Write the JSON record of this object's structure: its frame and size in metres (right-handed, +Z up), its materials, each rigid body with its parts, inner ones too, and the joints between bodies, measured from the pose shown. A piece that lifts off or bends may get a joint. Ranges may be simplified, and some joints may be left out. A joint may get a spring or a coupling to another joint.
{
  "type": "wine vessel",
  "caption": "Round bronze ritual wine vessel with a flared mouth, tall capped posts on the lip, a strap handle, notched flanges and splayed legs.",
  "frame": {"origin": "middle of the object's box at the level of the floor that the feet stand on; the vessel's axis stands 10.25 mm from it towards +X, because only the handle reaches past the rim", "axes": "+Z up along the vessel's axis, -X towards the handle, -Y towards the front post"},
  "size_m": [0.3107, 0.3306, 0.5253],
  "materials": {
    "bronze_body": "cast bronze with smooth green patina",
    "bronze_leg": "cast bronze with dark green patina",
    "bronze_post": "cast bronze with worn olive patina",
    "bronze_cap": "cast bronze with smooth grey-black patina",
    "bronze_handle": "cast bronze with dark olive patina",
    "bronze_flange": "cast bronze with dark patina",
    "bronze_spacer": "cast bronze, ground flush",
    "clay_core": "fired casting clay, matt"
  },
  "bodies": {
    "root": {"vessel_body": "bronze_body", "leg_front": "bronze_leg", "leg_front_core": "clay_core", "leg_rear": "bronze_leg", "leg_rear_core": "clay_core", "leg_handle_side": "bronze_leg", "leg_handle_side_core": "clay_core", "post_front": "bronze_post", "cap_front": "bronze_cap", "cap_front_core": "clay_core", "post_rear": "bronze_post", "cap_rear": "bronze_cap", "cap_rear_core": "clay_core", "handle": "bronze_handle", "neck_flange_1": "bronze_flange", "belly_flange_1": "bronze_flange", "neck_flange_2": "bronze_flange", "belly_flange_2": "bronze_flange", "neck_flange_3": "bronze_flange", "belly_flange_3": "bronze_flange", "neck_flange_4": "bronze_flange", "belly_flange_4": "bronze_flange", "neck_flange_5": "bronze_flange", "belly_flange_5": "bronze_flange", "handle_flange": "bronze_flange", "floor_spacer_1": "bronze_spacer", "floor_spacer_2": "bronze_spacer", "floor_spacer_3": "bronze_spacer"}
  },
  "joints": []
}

⁂

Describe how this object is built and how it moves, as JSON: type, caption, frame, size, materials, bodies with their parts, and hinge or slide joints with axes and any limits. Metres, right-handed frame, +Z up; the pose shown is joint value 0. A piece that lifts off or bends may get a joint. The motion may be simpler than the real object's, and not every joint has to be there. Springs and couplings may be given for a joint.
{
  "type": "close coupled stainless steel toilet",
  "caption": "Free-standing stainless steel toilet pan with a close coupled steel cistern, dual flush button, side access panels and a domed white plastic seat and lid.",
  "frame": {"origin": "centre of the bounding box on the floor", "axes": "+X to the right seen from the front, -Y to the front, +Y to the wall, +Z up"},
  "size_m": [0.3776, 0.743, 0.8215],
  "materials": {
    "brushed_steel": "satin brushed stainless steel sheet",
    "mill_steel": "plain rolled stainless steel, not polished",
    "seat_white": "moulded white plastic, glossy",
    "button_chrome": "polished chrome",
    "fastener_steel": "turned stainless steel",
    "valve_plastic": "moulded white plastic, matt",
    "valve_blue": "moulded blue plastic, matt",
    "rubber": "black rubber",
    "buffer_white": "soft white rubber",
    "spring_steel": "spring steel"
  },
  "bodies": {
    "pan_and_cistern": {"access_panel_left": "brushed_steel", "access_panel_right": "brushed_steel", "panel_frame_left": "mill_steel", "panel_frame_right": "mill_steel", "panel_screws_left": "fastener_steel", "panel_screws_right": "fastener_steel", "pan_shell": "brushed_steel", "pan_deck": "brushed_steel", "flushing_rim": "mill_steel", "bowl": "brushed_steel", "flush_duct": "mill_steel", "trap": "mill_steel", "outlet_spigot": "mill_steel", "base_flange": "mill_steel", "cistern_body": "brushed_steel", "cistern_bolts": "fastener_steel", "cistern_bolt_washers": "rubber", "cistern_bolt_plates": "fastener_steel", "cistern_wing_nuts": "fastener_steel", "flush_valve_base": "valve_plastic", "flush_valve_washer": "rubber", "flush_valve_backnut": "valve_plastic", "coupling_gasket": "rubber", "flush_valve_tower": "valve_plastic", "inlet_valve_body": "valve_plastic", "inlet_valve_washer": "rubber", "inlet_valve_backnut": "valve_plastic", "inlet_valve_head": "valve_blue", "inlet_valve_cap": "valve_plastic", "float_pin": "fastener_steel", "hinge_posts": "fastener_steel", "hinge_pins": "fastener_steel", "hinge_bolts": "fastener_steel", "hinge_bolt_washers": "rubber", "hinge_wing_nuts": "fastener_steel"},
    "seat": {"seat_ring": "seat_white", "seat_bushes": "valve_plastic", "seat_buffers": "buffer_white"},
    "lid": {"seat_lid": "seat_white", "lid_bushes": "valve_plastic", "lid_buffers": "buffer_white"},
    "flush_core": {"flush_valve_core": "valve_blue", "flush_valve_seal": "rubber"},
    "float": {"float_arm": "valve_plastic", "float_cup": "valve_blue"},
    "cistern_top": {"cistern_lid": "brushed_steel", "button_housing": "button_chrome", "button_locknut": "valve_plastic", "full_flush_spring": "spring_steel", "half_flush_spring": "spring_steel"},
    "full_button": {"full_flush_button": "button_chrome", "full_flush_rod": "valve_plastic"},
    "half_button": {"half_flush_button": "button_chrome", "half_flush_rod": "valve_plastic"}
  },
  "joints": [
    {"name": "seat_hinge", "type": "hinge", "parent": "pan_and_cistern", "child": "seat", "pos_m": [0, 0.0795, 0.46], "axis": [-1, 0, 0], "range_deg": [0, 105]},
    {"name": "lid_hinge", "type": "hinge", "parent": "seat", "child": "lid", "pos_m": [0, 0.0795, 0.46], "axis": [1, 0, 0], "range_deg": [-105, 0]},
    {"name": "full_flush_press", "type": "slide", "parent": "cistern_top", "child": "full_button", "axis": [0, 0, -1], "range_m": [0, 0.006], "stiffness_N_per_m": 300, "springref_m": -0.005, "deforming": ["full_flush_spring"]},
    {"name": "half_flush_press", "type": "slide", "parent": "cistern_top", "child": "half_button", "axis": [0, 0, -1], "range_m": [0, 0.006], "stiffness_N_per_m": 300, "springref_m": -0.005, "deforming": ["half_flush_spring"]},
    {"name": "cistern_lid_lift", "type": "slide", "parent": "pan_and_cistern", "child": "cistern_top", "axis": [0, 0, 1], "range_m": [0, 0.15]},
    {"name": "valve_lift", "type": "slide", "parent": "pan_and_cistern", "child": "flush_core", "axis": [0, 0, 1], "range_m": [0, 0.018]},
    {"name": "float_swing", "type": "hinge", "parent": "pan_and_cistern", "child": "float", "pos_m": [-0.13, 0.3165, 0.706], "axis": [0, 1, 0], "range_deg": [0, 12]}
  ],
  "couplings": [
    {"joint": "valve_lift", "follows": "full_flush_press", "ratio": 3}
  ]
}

⁂

**Objective:** Tell how many lines in the records above contain "piece", giving the number and no other words.

**Solution to the problem:** 2